Required work: Check each line for the string "materials" and give only the count of lines that have it.

═════ Information supplied

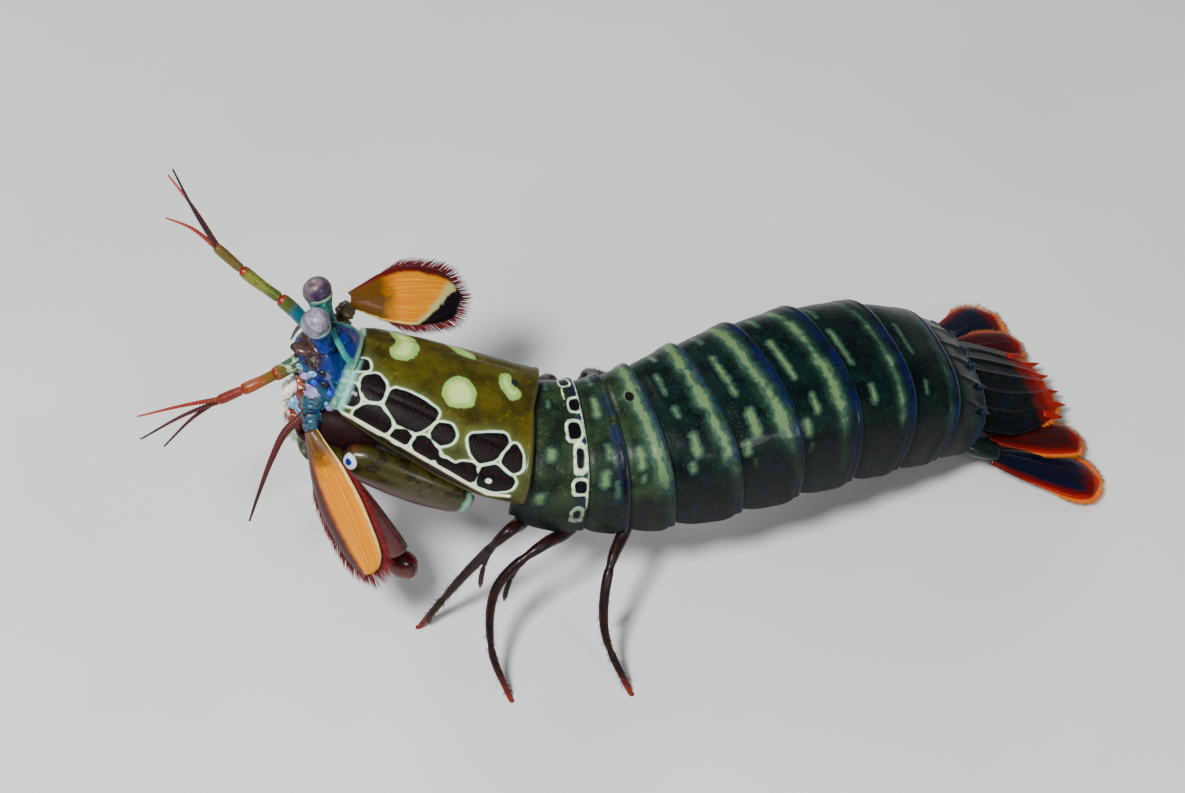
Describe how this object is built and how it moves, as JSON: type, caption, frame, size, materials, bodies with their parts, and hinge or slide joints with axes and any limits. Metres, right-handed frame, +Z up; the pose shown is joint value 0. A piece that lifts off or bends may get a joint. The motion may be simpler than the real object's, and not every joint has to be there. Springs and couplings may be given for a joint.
{
  "type": "mantis shrimp model",
  "caption": "Life-size mantis shrimp standing on its walking legs, body bent to one side, striking claws folded, tail fan spread on the floor.",
  "frame": {"origin": "centre of the bounding box at floor level, under the feet", "axes": "+X from the head towards the tail, +Y to the animal's right side, +Z up"},
  "size_m": [0.1546, 0.0842, 0.0761],
  "materials": {
    "carapace": "glossy olive-brown shell",
    "rostral_plate": "glossy teal shell",
    "head": "satin blue-green shell",
    "eye": "glossy faceted lilac-grey",
    "eyestalk": "satin teal-blue",
    "antennule": "satin yellow-green, red joints",
    "antenna": "satin red-brown",
    "antennal_scale": "satin orange, black spot, red fringe",
    "maxilliped": "satin pale blue and cream",
    "claw": "glossy red",
    "claw_merus": "glossy olive",
    "thorax": "glossy green, pale rear edge",
    "abdomen": "glossy dark green, pale green bands",
    "telson": "glossy green-black, ridged",
    "uropod": "satin blue-black and red, orange fringe",
    "leg": "satin maroon-brown",
    "pleopod": "satin dark violet-brown"
  },
  "bodies": {
    "root": {"abdomen_1": "abdomen", "abdomen_2": "abdomen", "abdomen_3": "abdomen", "abdomen_4": "abdomen", "abdomen_5": "abdomen", "abdomen_6": "abdomen", "antenna_left": "antenna", "antenna_right": "antenna", "antennal_scale_left": "antennal_scale", "antennal_scale_right": "antennal_scale", "antennule_left": "antennule", "antennule_right": "antennule", "carapace": "carapace", "claw_club_left": "claw", "claw_club_right": "claw", "claw_hand_left": "claw", "claw_hand_right": "claw", "claw_merus_left": "claw_merus", "claw_merus_right": "claw_merus", "claw_wrist_left": "claw", "claw_wrist_right": "claw", "eye_left": "eye", "eye_right": "eye", "eyestalk_left": "eyestalk", "eyestalk_right": "eyestalk", "head": "head", "leg_1_left": "leg", "leg_1_right": "leg", "leg_2_left": "leg", "leg_2_right": "leg", "leg_3_left": "leg", "leg_3_right": "leg", "maxilliped_3_left": "maxilliped", "maxilliped_3_right": "maxilliped", "maxilliped_4_left": "maxilliped", "maxilliped_4_right": "maxilliped", "maxilliped_5_left": "maxilliped", "maxilliped_5_right": "maxilliped", "pleopod_1_left": "pleopod", "pleopod_1_right": "pleopod", "pleopod_2_left": "pleopod", "pleopod_2_right": "pleopod", "pleopod_3_left": "pleopod", "pleopod_3_right": "pleopod", "pleopod_4_left": "pleopod", "pleopod_4_right": "pleopod", "pleopod_5_left": "pleopod", "pleopod_5_right": "pleopod", "rostral_plate": "rostral_plate", "telson": "telson", "thorax_6": "thorax", "thorax_7": "thorax", "thorax_8": "thorax", "thorax_front": "thorax", "uropod_base_left": "uropod", "uropod_base_right": "uropod", "uropod_inner_left": "uropod", "uropod_inner_right": "uropod", "uropod_outer_left": "uropod", "uropod_outer_right": "uropod"}
  },
  "joints": []
}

══════════

The response: 2